Teacher told to stay away after trip to Africa

DYLAN LOVAN
Associated Press

LOUISVILLE, Ky. (AP) — A Catholic school teacher was told to take a leave of absence for 21 days when she returned from a mission trip to Kenya, even though the country is thousands of miles from the epicenter of the Ebola outbreak.

The school, St. Margaret Mary in Louisville, told religion teacher Susan Sherman to take mandatory leave when she returned Oct. 26 because several parents were worried about the Ebola outbreak, said Sherman’s husband, Paul, who had also been to Kenya.

On Thursday, Louisville Archbishop Joseph Kurtz acknowledged that was “not the right judgment.”

Kurtz said the parish and the school made the decision “in the midst of an awful lot of confusion at the time.”

“And certainly we regret any pain that has been caused to the Sherman family,” he said.

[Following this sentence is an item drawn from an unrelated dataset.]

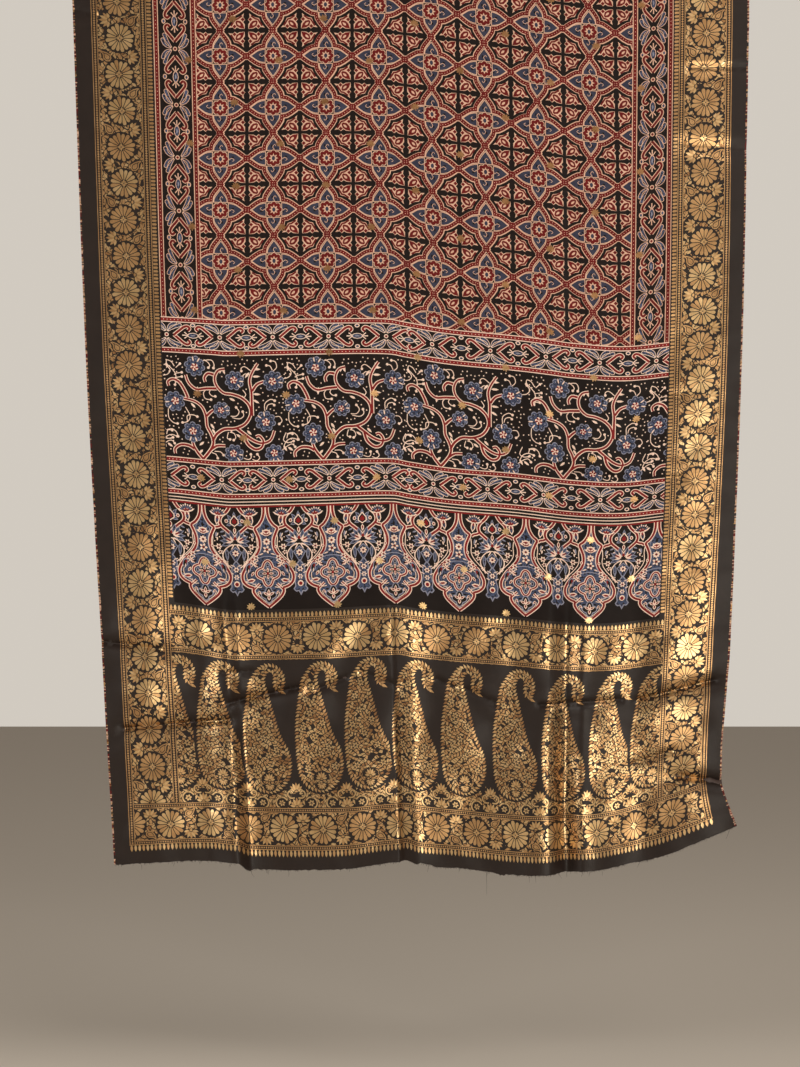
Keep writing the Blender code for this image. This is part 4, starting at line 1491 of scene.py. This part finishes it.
def makeThreads():
    # frayed ends along the cut lower edge
    rnd = random.Random(17)
    hem = np.array(hemLine(hemCut["step"]))
    roots, reaches = [], []
    x = layout["leftEdge"] + 1
    while x < layout["rightEdge"] - 1:
        thick = math.sin(x / 21) + math.sin(x / 8.3 + 2) > -0.4
        if thick or rnd.random() < 0.3:
            roots.append((x, np.interp(x, hem[:, 0], hem[:, 1]) - 0.6))
            reaches.append(rnd.uniform(1.5, 3.6) if rnd.random() > 0.05 else rnd.uniform(5, 10))
        x += rnd.uniform(0.9, 2.0)
    for x, reach in ((96, 34), (-271, 10), (2, 11), (228, 9), (467, 14)):
        roots.append((x, np.interp(x, hem[:, 0], hem[:, 1]) - 0.6))
        reaches.append(reach)
    roots = np.array(roots)
    starts = hang(roots[:, 0], roots[:, 1])
    points, faces, flat = [], [], []
    for start, root, reach in zip(starts, roots, reaches):
        lean, bend = rnd.uniform(-0.5, 0.5), rnd.uniform(-0.35, 0.35)
        first = len(points)
        for k in range(3):
            t = k / 2
            middle = start + np.array([(lean * t + bend * t * t) * min(reach, 8), -0.25 * t * rnd.uniform(-1, 1) * min(reach, 6),
                                       -reach * t]) * mm
            thin = 0.28 * (1 - 0.6 * t) * mm
            for corner in range(3):
                turn = corner * 2 * math.pi / 3
                points.append(middle + np.array([thin * math.cos(turn), thin * math.sin(turn), 0]))
                flat.append(root + (thin * math.cos(turn) / mm, reach * t))
        for k in range(2):
            for corner in range(3):
                a, b = first + 3 * k + corner, first + 3 * k + (corner + 1) % 3
                faces.append((a, a + 3, b + 3, b))
        faces.append((first + 6, first + 8, first + 7))
    points = np.array(points)
    centres = np.repeat(points.reshape(-1, 3, 3).mean(axis=1), 3, axis=0)
    normals = (points - centres) / np.linalg.norm(points - centres, axis=1, keepdims=True)
    print("threads", len(roots))
    return meshPiece("hemThreads", points, faces, normals, np.array(flat), ["silk"], [0] * len(faces))


pieces = makePrintField() + makePrintBands() + makePaisleyEnd()
pieces += [makeGoldSide("goldBorderLeft", False), makeGoldSide("goldBorderRight", True), makeLowerBorder()]
back = makeBack()
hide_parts("cloth")
makeThreads()
print("cloth: hung")


# Floor, light and camera.
studio = {"floorDrop": 0.30, "floorSize": 12.0, "cameraAcross": -0.014, "cameraHeight": -0.787,
          "cameraBack": 3.2, "frameHeight": 1.494, "sensor": 36.0}


def makeFloor():
    bpy.ops.object.select_all(action="DESELECT")
    low = cadBox[0][2] - studio["floorDrop"]
    bpy.ops.mesh.primitive_plane_add(size=studio["floorSize"], location=(0, 0, low))
    floor = bpy.context.active_object
    floor.name = "floor"
    material = bpy.data.materials.new("paleFloor")
    material.use_nodes = True
    shader = material.node_tree.nodes["Principled BSDF"]
    shader.inputs["Base Color"].default_value = (0.72, 0.66, 0.58, 1)
    shader.inputs["Roughness"].default_value = 0.8
    floor.data.materials.append(material)


def makeLight(name, place, aim, size, power, colour):
    data = bpy.data.lights.new(name, "AREA")
    data.shape, data.size, data.size_y = "RECTANGLE", size[0], size[1]
    data.energy, data.color = power, colour
    light = bpy.data.objects.new(name, data)
    bpy.context.scene.collection.objects.link(light)
    from mathutils import Vector
    light.location = place
    light.rotation_euler = (Vector(aim) - Vector(place)).to_track_quat("-Z", "Y").to_euler()


def makeWorld():
    # pale to look at, and dimmer as a light, so that the lamps shape the folds
    world = bpy.data.worlds.new("studioWorld")
    world.use_nodes = True
    tree = world.node_tree
    pale, dim = tree.nodes["Background"], tree.nodes.new("ShaderNodeBackground")
    pale.inputs["Color"].default_value = (0.80, 0.74, 0.66, 1)
    pale.inputs["Strength"].default_value = 0.80
    dim.inputs["Color"].default_value = (0.86, 0.76, 0.66, 1)
    dim.inputs["Strength"].default_value = 0.28
    mix, path = tree.nodes.new("ShaderNodeMixShader"), tree.nodes.new("ShaderNodeLightPath")
    tree.links.new(path.outputs["Is Camera Ray"], mix.inputs["Fac"])
    tree.links.new(dim.outputs["Background"], mix.inputs[1])
    tree.links.new(pale.outputs["Background"], mix.inputs[2])
    tree.links.new(mix.outputs["Shader"], tree.nodes["World Output"].inputs["Surface"])
    bpy.context.scene.world = world


def makeStudio():
    makeFloor()
    makeWorld()
    makeLight("lowSoftbox", (1.1, -3.3, -1.5), (0, 0, -0.8), (1.2, 0.9), 50, (1.0, 0.94, 0.83))
    makeLight("highSoftbox", (1.3, -3.1, 1.7), (0, 0, -0.4), (1.8, 1.0), 17, (1.0, 0.90, 0.80))
    makeLight("leftLight", (-2.4, -1.5, -0.2), (0, 0, -0.6), (1.0, 1.6), 34, (1.0, 0.95, 0.88))
    makeLight("rightLight", (2.3, -1.4, 0.5), (0, 0, -0.6), (1.0, 1.4), 28, (1.0, 0.95, 0.88))
    camera = bpy.data.cameras.new("camera")
    camera.sensor_fit, camera.sensor_height = "VERTICAL", studio["sensor"]
    camera.lens = studio["sensor"] * studio["cameraBack"] / studio["frameHeight"]
    holder = bpy.data.objects.new("camera", camera)
    holder.location = (studio["cameraAcross"], -studio["cameraBack"], studio["cameraHeight"])
    holder.rotation_euler = (math.pi / 2, 0, 0)
    bpy.context.scene.collection.objects.link(holder)
    bpy.context.scene.camera = holder
    bpy.context.scene.view_settings.view_transform = "Standard"


makeStudio()
print("studio: ready")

Susan Sherman resigned last week.

The school said it in a letter to parents that it apologized to Susan Sherman, but “in light of the poor communication and all that had been transpired, she felt unwelcome and did not see how she could effectively continue as a teacher.”

The letter said parents “were Googling and distributing media articles naming Kenya as a high risk country” for Ebola.

They couple spent nine days in Kenya, working with Kenya Relief, an organization that provides health care, food and water and builds churches and distributes Bibles. Susan Sherman has worked as a nurse and Paul Sherman is a retired orthopedic surgeon.

Kenya is on Africa’s east coast; the Ebola outbreak has been concentrated in West Africa in countries including Liberia. Monrovia, the capital of Liberia, is about 3,300 miles from Kenya’s capital, Nairobi. By comparison, Los Angeles is about 3,100 miles from Atlanta.

The Centers for Disease Control and Prevention recommends that only people at the highest risk — those who’ve had direct contact with an Ebola patient’s body fluids, for example — avoid commercial travel or large public gatherings for 21 days.

Concerns over an Ebola outbreak in the U.S. have prompted some officials to take extra precautions with Americans who have traveled to Africa. Last month, New Jersey Gov. Chris Christie announced tougher protocols than the federal government has imposed. As a result, a nurse who had worked in Sierra Leone who said she did not have symptoms was quarantined in Newark.